By David Starkey
Back in 2014, when I was reviewing books for the Santa Barbara Independent, I proposed an offbeat idea to my editor. I would offer one very short review of a single-author poetry collection for each of the 30 days of April, National Poetry Month. The reviews turned out to be a hit, and it’s been an April tradition for me ever since.
Now that the Independent only reviews work by local authors, it seems fitting to move this annual project to my new home, the California Review of Books.
Four times this month—on April 1st, 8th, 15th and 22nd—I will publish a week’s worth of short reviews. Keep checking in throughout the month to see what’s new.
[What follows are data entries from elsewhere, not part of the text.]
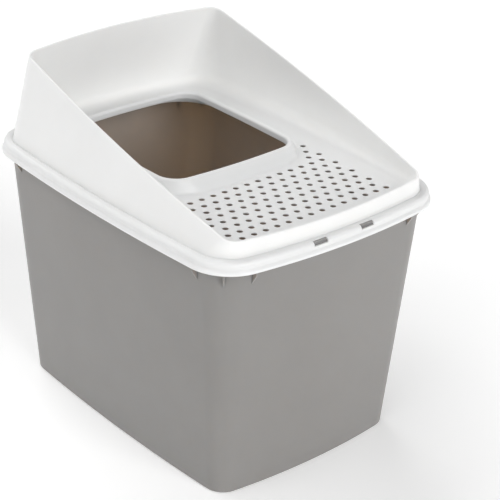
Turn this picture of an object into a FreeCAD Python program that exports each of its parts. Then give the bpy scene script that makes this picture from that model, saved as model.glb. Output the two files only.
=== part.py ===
import FreeCAD, Part
import math
import os

# Top-entry cat litter box: a deep tapered tub, and a lift-off lid that carries a
# perforated tread, a raised collar round the way in, and a splash guard that is
# high at the back and falls to a low lip at the front.
# Millimetres. Origin: centre of the tub's underside. +Z up, -Y is the front (low lip).

# ---- Plan shape: a rectangle with bowed sides and round corners ----
lid_half_width = 200.0        # at mid-side, outside of the skirt
lid_half_length = 264.5       # at mid-end, outside of the skirt
lid_corner_radius = 62.0
side_bow_radius = 2900.0      # the long sides bulge on this radius
end_bow_radius = 1000.0       # the ends bulge on this radius

# ---- Tub ----
tub_height = 356.5            # underside to the flat top of the rim
tub_wall = 2.5
tub_floor = 3.0
tub_draft = 4.45              # degrees that the walls lean outwards going up
tub_foot_radius = 3.0         # rounding of the bottom edge
tub_foot_corner_radius = 29.0
tub_mouth_corner_radius = 45.0
tub_overhang = 14.0           # tub wall to outside of the lid skirt, at the rim
rim_thickness = 3.0
rim_lip_drop = 10.0           # the rim's turned-down edge
rim_lip_thickness = 2.0
rim_edge_margin = 1.0         # its outer edge is rounder than the hollow of the bead by this

gusset_thickness = 2.2
gusset_drop = 33.5            # below the rim's underside
gusset_side_setback = 60.5    # fin on a side wall, from the mouth's end
gusset_end_setback = 55.0     # fin on an end wall, from the mouth's side

# ---- Lid rim: skirt, rounded bead, ledge ----
lid_wall = 2.5
skirt_drop = 14.0             # skirt's lower edge, below the rim's flat top
skirt_band = 3.5              # height of the flared band along the skirt's edge
skirt_flare = 3.0             # how far that band stands out past the bead
skirt_blend = 3.5             # height over which the flare runs out
bead_radius = 5.0
ledge_width = 7.5             # flat top, from the bead's crest to the guard
valley_depth = 1.0            # shallow groove along the foot of the guard
valley_width = 2.0
rim_clearance = 0.5           # bead to the tub's rim, all round

# ---- Latches: a lug on the tub's rim stands in a window in the bead ----
latch_spacing = 78.0          # centre to centre, on each end
latch_width = 21.5
latch_height = 1.9
latch_clearance = 0.4
window_sill = 3.0             # the window's lower edge, below the rim's flat top
window_reach = 1.2            # the window's upper edge, inside the bead's crest

# ---- Splash guard ----
guard_wall = 3.0
guard_side_lean = 13.7        # top edge inside the foot, on each side
guard_end_lean = 22.7         # mean of front and back
guard_top_shift = -18.4       # the top edge's centre, towards the front
guard_mean_height = 79.4      # top edge above the deck at mid-length of the lid
guard_slope = 14.13           # degrees that the top edge rises towards the back
guard_top_corner_radius = 19.0

# ---- Deck and its holes ----
deck_thickness = 2.5
hole_radius = 4.0
hole_pitch = 18.8
hole_side_margin = 45.0       # guard to the nearest hole's edge, at the sides
hole_front_margin = 48.5      # guard to the first row's centres
hole_land = 6.0               # least width of deck between a hole and the collar
hole_rows = 11

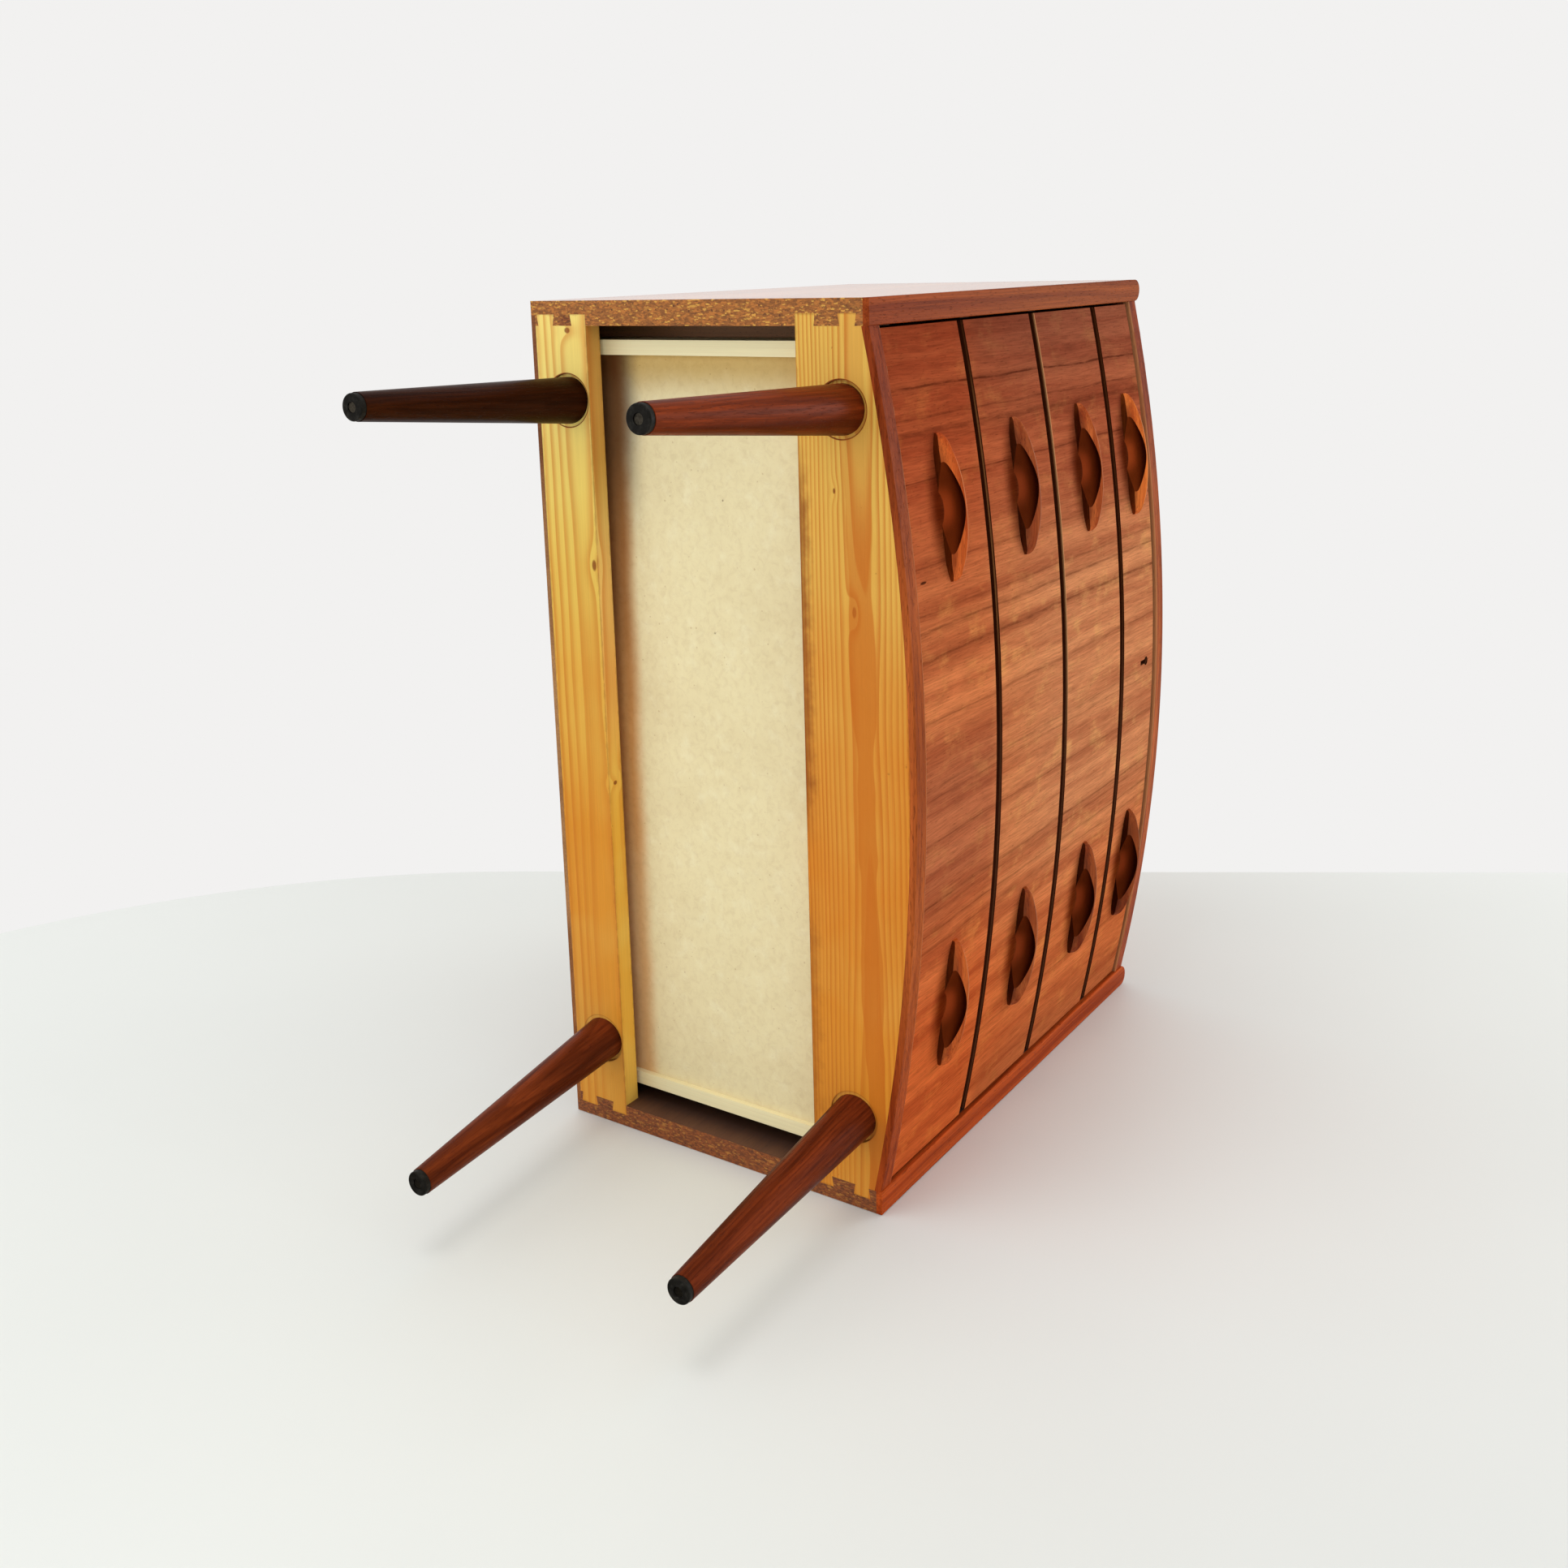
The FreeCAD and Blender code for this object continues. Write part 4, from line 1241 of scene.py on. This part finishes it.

While the reviews, which appear in no particular order, have become slightly longer over the years, I aim to keep them under 100 words. My goal is to be as concise as possible in recommending these 30 books of poetry, every one of which is worth reading.
April 1
The Magpie and the Child, Catriona Clutterbuck (Wake Forest) One is tempted to linger over the many memorable images in first part of this book. Clutterbuck, for instance, describes menopause as “the body’s winter,” and pictures her “unborn children kneading / their heels in my side / and my bloodline ribboning the road // in every leaf at last / broken for earth / under tomorrow’s clear grey sky.” But the real gem is the long concluding poem, “Threnodies for Emily,” which is so hauntingly effective at describing the death of a child that many readers never reach its beautiful, bitter, holy end.
April 2
Horsefly Dress, Heather Cahoon (Arizona) Cahoon is a member of the Confederated Salish and Kootenai Tribes, and the book is peppered with Salish words, which are helpfully defined in a glossary and used artfully throughout—“Swirling inside ch into cha- tin- alks / a wild crocus, shoots reaching down into their proper place / unchanged for twelve thousand years.” Cahoon weaves myth with carefully observed imagery (who could resist the “paper-crisp wings” of the wasp?). Concise yet evocative, Horsefly Dress is a marvel and a delight.
April 3
Loving in Truth: New and Selected Poems, Jay Rogoff (LSU) This is a big book full of the poet’s wonder at the many and varied things of this world. Kindergarten valentines, a medieval diptych, driving in fog, horoscopes, the proper way to fold the flag—it’s all here, and much more. Thankfully, Rogoff turns what could have been a miscellany into an extended song of praise. And anyone who can legitimately claim to have “cobbled some Van / Dyke Parks and Steely Dan / into a fake merengue tape” as an aid to succeeding in a Latin dance class, well, that’s a person whose poems you ought to read.
April 4
How to Carry Water: Selected Poems, Lucille Clifton (BOA) One of the hardest tasks any poet faces is writing complex poems using apparently simple elements. The late Lucille Clifton was extraordinarily gifted at this endeavor. Indeed, the directness of language in her mostly short poems is unforgettable. “my father burned us all. ash / fell from his hand onto our beds, / onto our tables and chairs,” she writes in “cigarettes,” with its devastating conclusion: “nothing is burning here, / my father would laugh, ignoring / my charred pillow, ignoring his own / smoldering halls.”
April 5
Red Stilts, Ted Kooser (Copper Canyon) There is seemingly nothing out of which Ted Kooser cannot make a good poem. Take, for instance, the farmyard light that “looks like a stick with a puff of / yellow cotton-candy light spun round it”; the old bottle floating down a river, “one glint / among the many”; a wooly caterpillar “black as a hyphen slowly crossing a page.” Kooser’s is a Midwest detached from contemporary politics, where people at a sixtieth reunion banquet don’t swap Q-Anon theories but instead “pass the dream, / a crystal platter / upon which each of them places / a piece of the past.”
April 6
Everyday Mojo Songs of Earth: New and Selected Poems, 2001-2021, Yusef Komunyakaa (FSG) Komunyakaa is probably most famous for his 1988 poem about the Vietnam Wall, “Facing It,” which has now been read by two generations of students in introductory literature classes. Everyday Mojo Songs of Earth, however, only includes poems published in the last two decades, and so offers us a chance to see Komunyakaa’s work afresh. While he still writes about blues and jazz and wars, Komunyakaa is actually interested in just about everything. His description of the construction of a slingshot could serve as an ars poetica: “The taut pull is / everything. There’s nothing / without resistance.”
April 7
Moving House, Theophilus Kwek (Carcanet) That this accomplished and sophisticated book was written by someone in his twenties is sure to make any poet not named John Keats extremely jealous. Kwek, a young Singaporean who studied in Britain, writes with equal authority about Southeast Asia and the Thames Valley, Icelandic folklore and Noh masks. Here is his rendering of the afterlife: “A bend, a / shout, a breath of diesel, morning’s murmur // staining the kerb a shade of persimmons.” If this book augurs even greater things, Kwek may well turn out to be one of the major poetic voices of the twenty-first century.